▶ _Task instructions_:
Write the data out again in full, with no departure from the original.

(Modeling code records)
§

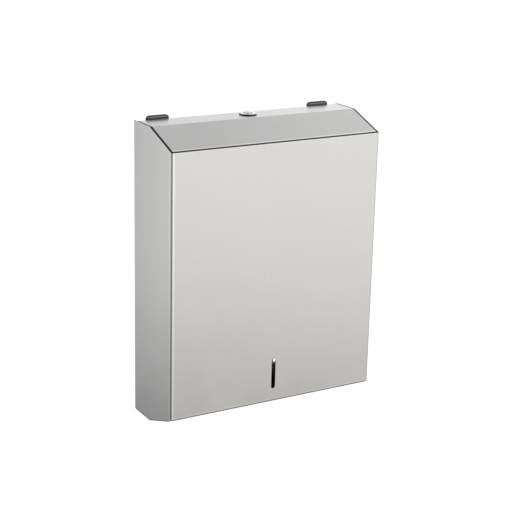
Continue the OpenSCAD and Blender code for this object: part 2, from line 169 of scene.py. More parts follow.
# %% The brushed grain group
FINE_DETAIL, FINE_ROUGHNESS = 3.0, 0.6
CLOUD_SCALE, CLOUD_DETAIL = 13.0, 2.0


def brushed_group():
    """Streaks along one direction, with slow clouds over them."""
    group, start, end = new_group(
        "brushed grain",
        [("Vector", None), ("Place", None), ("Tint", (0.6, 0.6, 0.6, 1)),
         ("Base Roughness", 0.3), ("Streak", 0.05), ("Cloud", 0.05)],
        ["Color", "Roughness", "Height"],
    )
    nodes, link = group.nodes, group.links.new
    fine = noise(nodes, 1.0, FINE_DETAIL, FINE_ROUGHNESS)
    cloud = noise(nodes, CLOUD_SCALE, CLOUD_DETAIL)
    link(start.outputs["Vector"], fine.inputs["Vector"])
    link(start.outputs["Place"], cloud.inputs["Vector"])
    streak = spread(nodes, -1.0, 1.0)
    patch = spread(nodes, -1.0, 1.0)
    link(fine.outputs["Fac"], streak.inputs["Value"])
    link(cloud.outputs["Fac"], patch.inputs["Value"])
    streaks = join(group, "MULTIPLY", streak.outputs["Result"], start.outputs["Streak"])
    patches = join(group, "MULTIPLY", patch.outputs["Result"], start.outputs["Cloud"])
    change = join(group, "ADD", streaks, patches)
    rough = join(group, "ADD", start.outputs["Base Roughness"], change)
    tone = join(group, "ADD", change, 1.0)
    link(scaled(group, start.outputs["Tint"], tone), end.inputs["Color"])
    link(rough, end.inputs["Roughness"])
    link(streak.outputs["Result"], end.inputs["Height"])
    return group


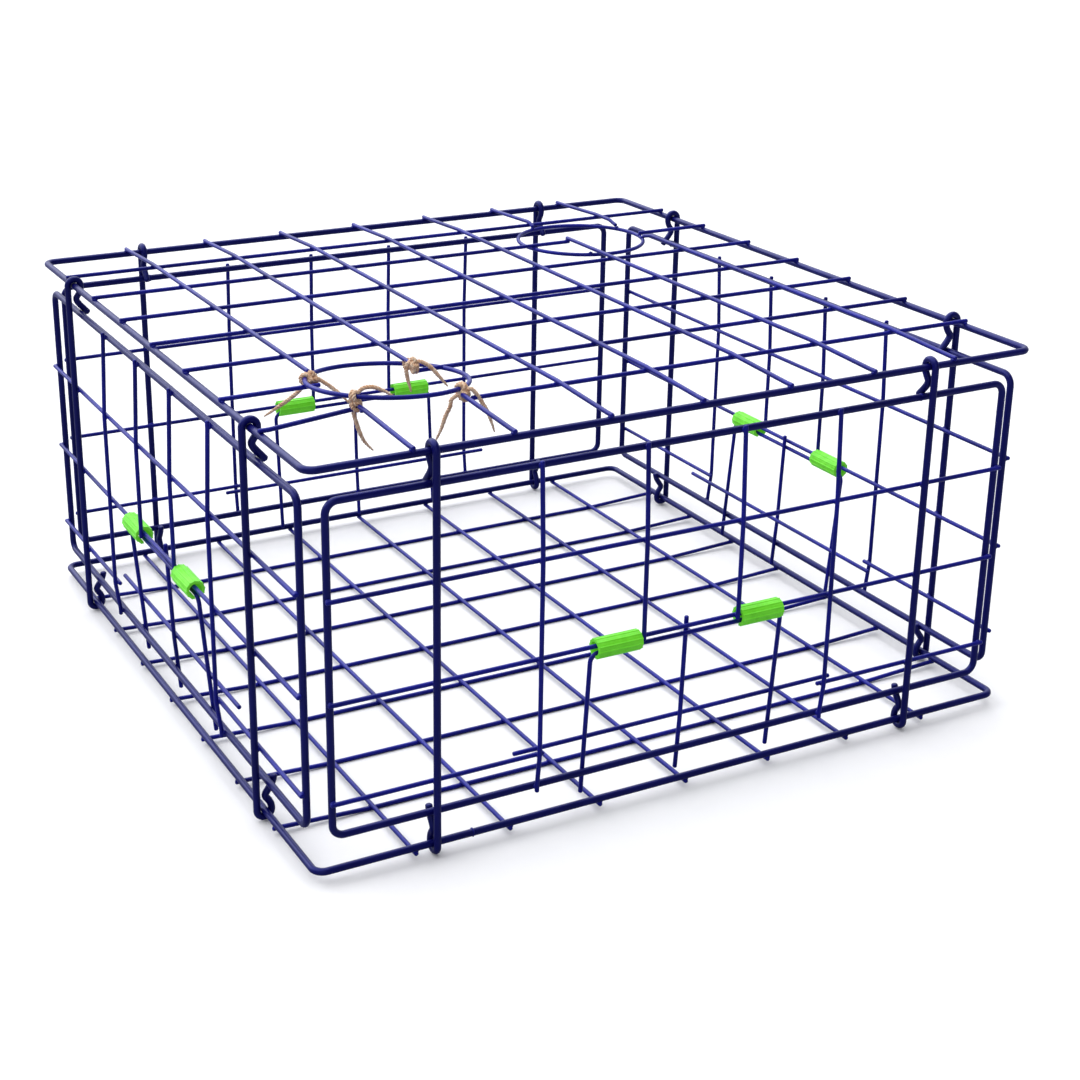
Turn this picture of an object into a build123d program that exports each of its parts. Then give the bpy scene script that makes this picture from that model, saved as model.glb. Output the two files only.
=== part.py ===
from build123d import *
import math
import os

# Folding crab trap: a square cage of plastic-coated steel rod and wire.
# A base grid and a lid grid are joined by four identical side panels, whose
# long rods end in snap hooks over the base and lid frame rods. Every panel
# has a one-way gate hung by two clips, and the lid has two escape rings.
# Millimetres, +Z up, X along the front panel, Y towards the back. The origin
# is on the floor under the middle of the trap, which stands on its hooks.

ROD = 5.5                # thick rod: frames, panel loops and hook rods
WIRE = 3.5               # thin wire: grids, panel wires and gates
WELD = 0.3               # depth two crossing rods are welded into each other
PITCH = 76.2             # grid spacing, three inches
GRID_COUNT = 7           # wires each way in the base and in the lid
HALF = 4 * PITCH         # half of the frame square, rod centre to centre
FRAME_CORNER = 8.5       # bend of the frame rods
STUB = 2.6               # grid wire past the frame rod's centre
SOFT_END = 1.1           # rounding of the coating over cut ends
WIRE_BEND = 12.0         # curve where a wire steps over another
RISE = 298.0             # base frame rod to lid frame rod

PANEL_HALF = 287.0       # half width of a panel loop
PANEL_SLIDE = 3.8        # how far a panel sits off centre along its rod
LOOP_GAP = 24.3          # loop rod to the nearest frame rod
LOOP_CORNER = 9.0
CROSS_HEIGHTS = (51.6, 127.8, 204.0)
UPRIGHT_FULL = 127.0     # full uprights, beside the gate opening
UPRIGHT_SHORT = 41.4     # short uprights, above the gate
HOOK_SPOT = 210.0        # hook rods, from the panel's middle
HOOK_BEND = 5.7          # hook rod to the frame rod it closes round

ON_LOOP = (ROD + WIRE) / 2 - WELD           # wire lying on a loop or frame rod
ON_WIRE = ON_LOOP + WIRE - WELD             # wire lying on that wire
HOOK_OUT = ON_LOOP + (WIRE + ROD) / 2 - WELD
LOOP_IN = HOOK_OUT - HOOK_BEND              # loops sit inside the frame rods
BASE_Z = ON_WIRE + WIRE / 2                 # the trap stands on its base wires
LID_Z = BASE_Z + RISE

GATE_HALF = 83.8         # gate legs, from the panel's middle
GATE_BEND = 7.0
GATE_DROP = 6.3          # gate top rod below the wire it hangs from
GATE_LEG_END = 3.5       # leg ends above the base frame rod's centre
GATE_BAR_HALF = 142.0
GATE_BAR_HEIGHT = 50.0
GATE_STUB = 12.0         # middle upright above the gate's top rod
CLIP_SPAN = (44.0, 81.0)
CLIP_BORE = 5.3
CLIP_OUTER = 7.4
CLIP_SLOT = 3.0
CLIP_RIBS = 12

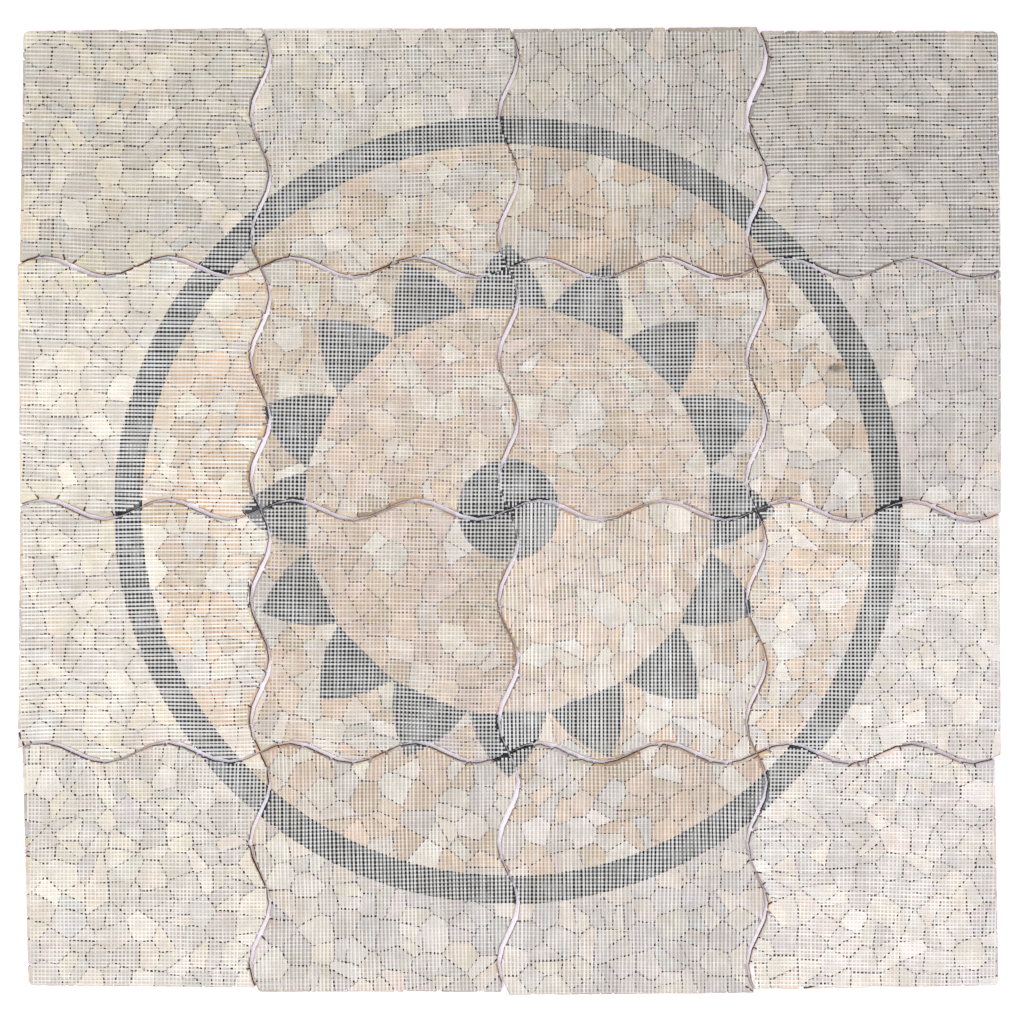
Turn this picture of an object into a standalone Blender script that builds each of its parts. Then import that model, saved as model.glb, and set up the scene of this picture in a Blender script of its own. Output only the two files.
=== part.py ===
"""A marble mosaic rosette for a floor or wall, laid out loose with its mesh side up.

Sixteen sheets of broken marble, each glued to its own square of glass-fibre mesh, lock
together along wavy edges. Dark stones let into the pale ones draw a ring, a sun with
sixteen rays and its hub. The finished faces lie on the ground at z = 0, the mesh is on top
and +Y is the top of the picture.
"""

import math
from typing import NamedTuple

import bmesh
import bpy
from mathutils import Vector
from mathutils.geometry import delaunay_2d_cdt

# Sheets: the middle ones are a whole pitch from seam to seam, the outer ones end straight.
PITCH_X = 0.3037
PITCH_Y = 0.297
OUTER_X = 0.2949
OUTER_Y = 0.2901

# Wavy seams, which start a new wave at every crossing. A seam is narrow where it climbs away
# from a crossing and wide where it falls back.
WAVES_PER_SHEET = 2
WAVE_HEIGHT = 0.012
SEAM_GAP = 0.0032
SEAM_SWING = 0.0021
STEPS_PER_WAVE = 8
MESH_STEPS_PER_WAVE = 4
END_SHARE = 0.2

# Layers, from the ground up, and how far the mesh stays inside the edge of the stone.
STONE_THICKNESS = 0.0095
MESH_THICKNESS = 0.0005
MESH_INSET = 0.0045
GLUE_LINE = 0.0003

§

▶ _Written solution_:
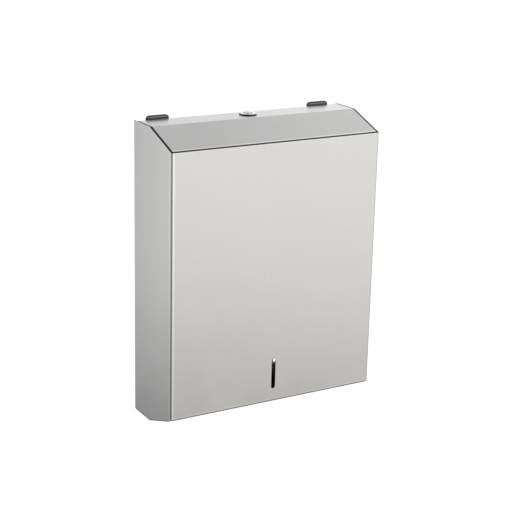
Continue the OpenSCAD and Blender code for this object: part 2, from line 169 of scene.py. More parts follow.
# %% The brushed grain group
FINE_DETAIL, FINE_ROUGHNESS = 3.0, 0.6
CLOUD_SCALE, CLOUD_DETAIL = 13.0, 2.0


def brushed_group():
    """Streaks along one direction, with slow clouds over them."""
    group, start, end = new_group(
        "brushed grain",
        [("Vector", None), ("Place", None), ("Tint", (0.6, 0.6, 0.6, 1)),
         ("Base Roughness", 0.3), ("Streak", 0.05), ("Cloud", 0.05)],
        ["Color", "Roughness", "Height"],
    )
    nodes, link = group.nodes, group.links.new
    fine = noise(nodes, 1.0, FINE_DETAIL, FINE_ROUGHNESS)
    cloud = noise(nodes, CLOUD_SCALE, CLOUD_DETAIL)
    link(start.outputs["Vector"], fine.inputs["Vector"])
    link(start.outputs["Place"], cloud.inputs["Vector"])
    streak = spread(nodes, -1.0, 1.0)
    patch = spread(nodes, -1.0, 1.0)
    link(fine.outputs["Fac"], streak.inputs["Value"])
    link(cloud.outputs["Fac"], patch.inputs["Value"])
    streaks = join(group, "MULTIPLY", streak.outputs["Result"], start.outputs["Streak"])
    patches = join(group, "MULTIPLY", patch.outputs["Result"], start.outputs["Cloud"])
    change = join(group, "ADD", streaks, patches)
    rough = join(group, "ADD", start.outputs["Base Roughness"], change)
    tone = join(group, "ADD", change, 1.0)
    link(scaled(group, start.outputs["Tint"], tone), end.inputs["Color"])
    link(rough, end.inputs["Roughness"])
    link(streak.outputs["Result"], end.inputs["Height"])
    return group


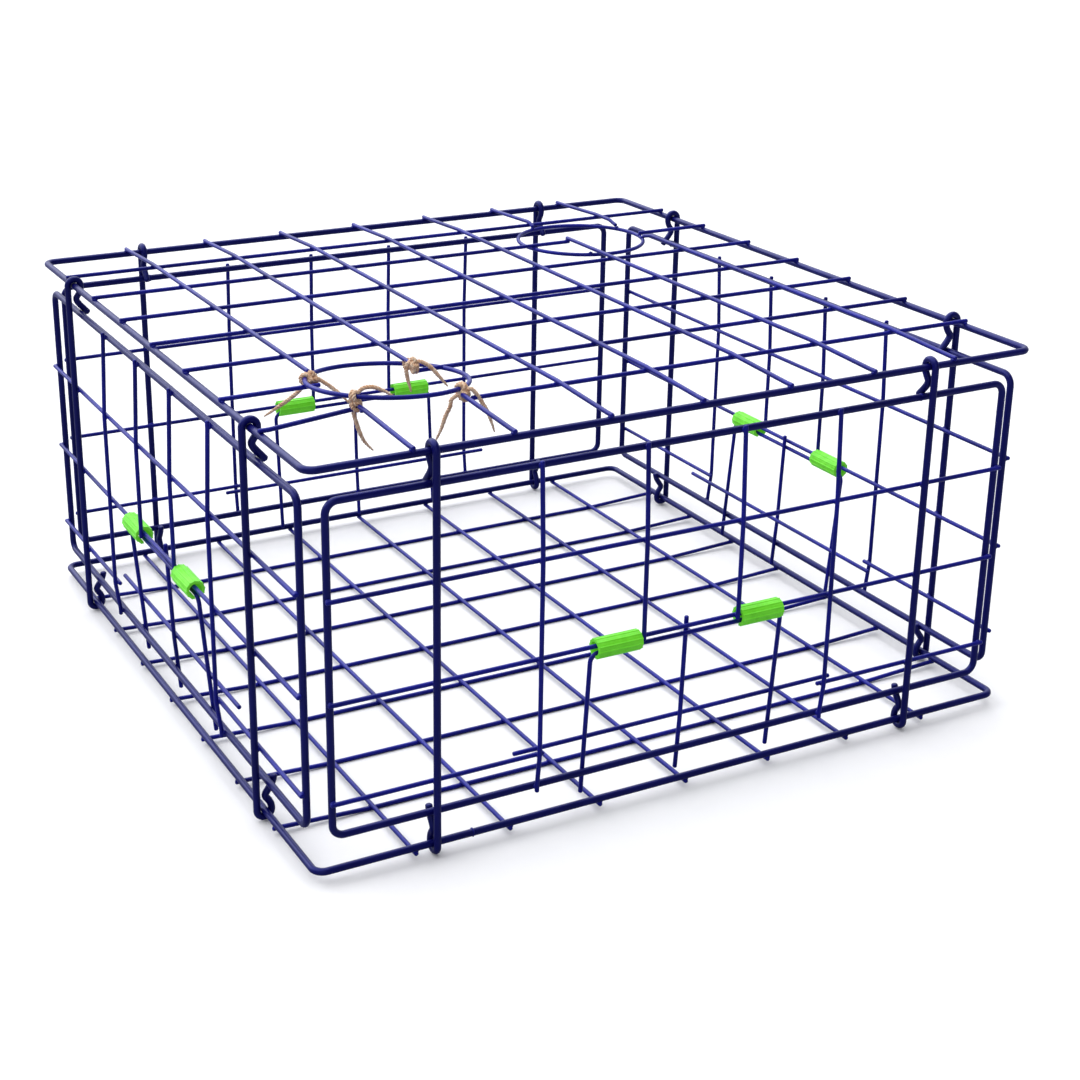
Turn this picture of an object into a build123d program that exports each of its parts. Then give the bpy scene script that makes this picture from that model, saved as model.glb. Output the two files only.
=== part.py ===
from build123d import *
import math
import os

# Folding crab trap: a square cage of plastic-coated steel rod and wire.
# A base grid and a lid grid are joined by four identical side panels, whose
# long rods end in snap hooks over the base and lid frame rods. Every panel
# has a one-way gate hung by two clips, and the lid has two escape rings.
# Millimetres, +Z up, X along the front panel, Y towards the back. The origin
# is on the floor under the middle of the trap, which stands on its hooks.

ROD = 5.5                # thick rod: frames, panel loops and hook rods
WIRE = 3.5               # thin wire: grids, panel wires and gates
WELD = 0.3               # depth two crossing rods are welded into each other
PITCH = 76.2             # grid spacing, three inches
GRID_COUNT = 7           # wires each way in the base and in the lid
HALF = 4 * PITCH         # half of the frame square, rod centre to centre
FRAME_CORNER = 8.5       # bend of the frame rods
STUB = 2.6               # grid wire past the frame rod's centre
SOFT_END = 1.1           # rounding of the coating over cut ends
WIRE_BEND = 12.0         # curve where a wire steps over another
RISE = 298.0             # base frame rod to lid frame rod

PANEL_HALF = 287.0       # half width of a panel loop
PANEL_SLIDE = 3.8        # how far a panel sits off centre along its rod
LOOP_GAP = 24.3          # loop rod to the nearest frame rod
LOOP_CORNER = 9.0
CROSS_HEIGHTS = (51.6, 127.8, 204.0)
UPRIGHT_FULL = 127.0     # full uprights, beside the gate opening
UPRIGHT_SHORT = 41.4     # short uprights, above the gate
HOOK_SPOT = 210.0        # hook rods, from the panel's middle
HOOK_BEND = 5.7          # hook rod to the frame rod it closes round

ON_LOOP = (ROD + WIRE) / 2 - WELD           # wire lying on a loop or frame rod
ON_WIRE = ON_LOOP + WIRE - WELD             # wire lying on that wire
HOOK_OUT = ON_LOOP + (WIRE + ROD) / 2 - WELD
LOOP_IN = HOOK_OUT - HOOK_BEND              # loops sit inside the frame rods
BASE_Z = ON_WIRE + WIRE / 2                 # the trap stands on its base wires
LID_Z = BASE_Z + RISE

GATE_HALF = 83.8         # gate legs, from the panel's middle
GATE_BEND = 7.0
GATE_DROP = 6.3          # gate top rod below the wire it hangs from
GATE_LEG_END = 3.5       # leg ends above the base frame rod's centre
GATE_BAR_HALF = 142.0
GATE_BAR_HEIGHT = 50.0
GATE_STUB = 12.0         # middle upright above the gate's top rod
CLIP_SPAN = (44.0, 81.0)
CLIP_BORE = 5.3
CLIP_OUTER = 7.4
CLIP_SLOT = 3.0
CLIP_RIBS = 12

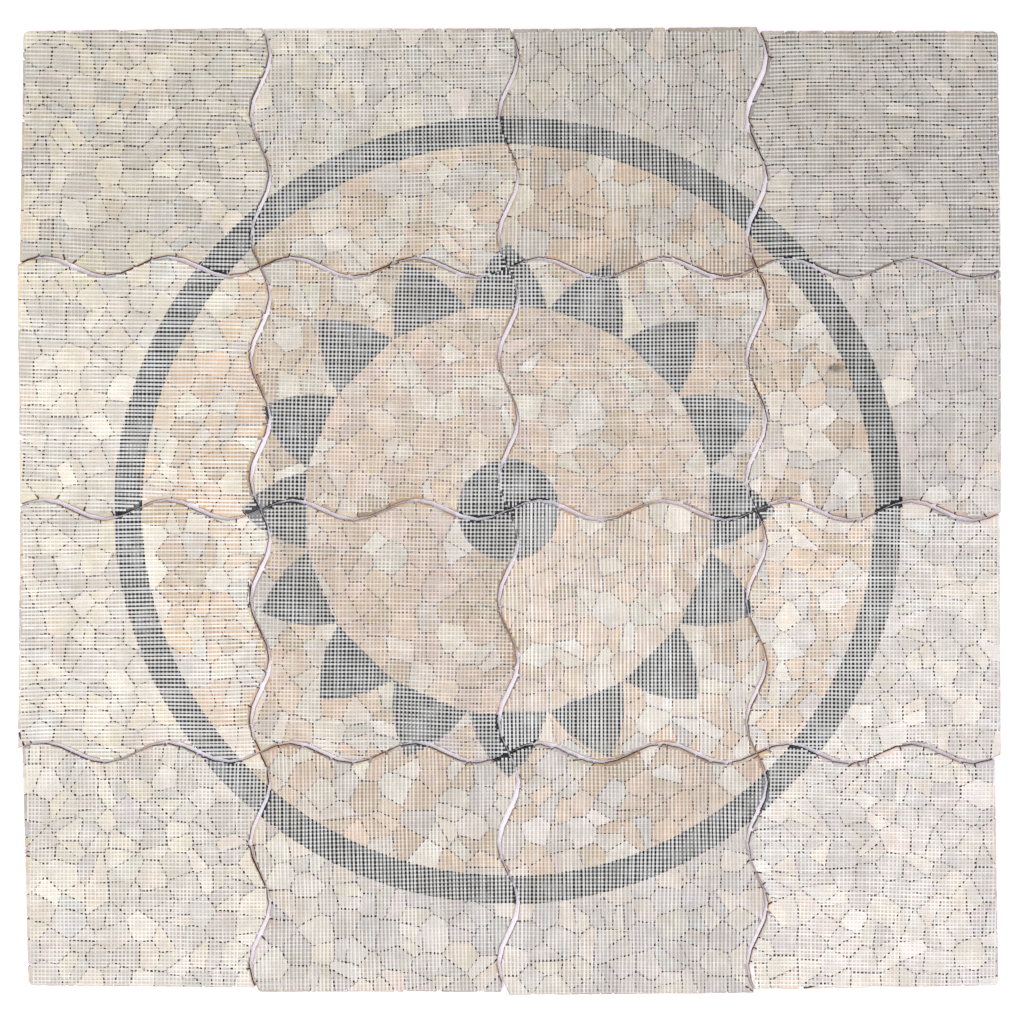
Turn this picture of an object into a standalone Blender script that builds each of its parts. Then import that model, saved as model.glb, and set up the scene of this picture in a Blender script of its own. Output only the two files.
=== part.py ===
"""A marble mosaic rosette for a floor or wall, laid out loose with its mesh side up.

Sixteen sheets of broken marble, each glued to its own square of glass-fibre mesh, lock
together along wavy edges. Dark stones let into the pale ones draw a ring, a sun with
sixteen rays and its hub. The finished faces lie on the ground at z = 0, the mesh is on top
and +Y is the top of the picture.
"""

import math
from typing import NamedTuple

import bmesh
import bpy
from mathutils import Vector
from mathutils.geometry import delaunay_2d_cdt

# Sheets: the middle ones are a whole pitch from seam to seam, the outer ones end straight.
PITCH_X = 0.3037
PITCH_Y = 0.297
OUTER_X = 0.2949
OUTER_Y = 0.2901

# Wavy seams, which start a new wave at every crossing. A seam is narrow where it climbs away
# from a crossing and wide where it falls back.
WAVES_PER_SHEET = 2
WAVE_HEIGHT = 0.012
SEAM_GAP = 0.0032
SEAM_SWING = 0.0021
STEPS_PER_WAVE = 8
MESH_STEPS_PER_WAVE = 4
END_SHARE = 0.2

# Layers, from the ground up, and how far the mesh stays inside the edge of the stone.
STONE_THICKNESS = 0.0095
MESH_THICKNESS = 0.0005
MESH_INSET = 0.0045
GLUE_LINE = 0.0003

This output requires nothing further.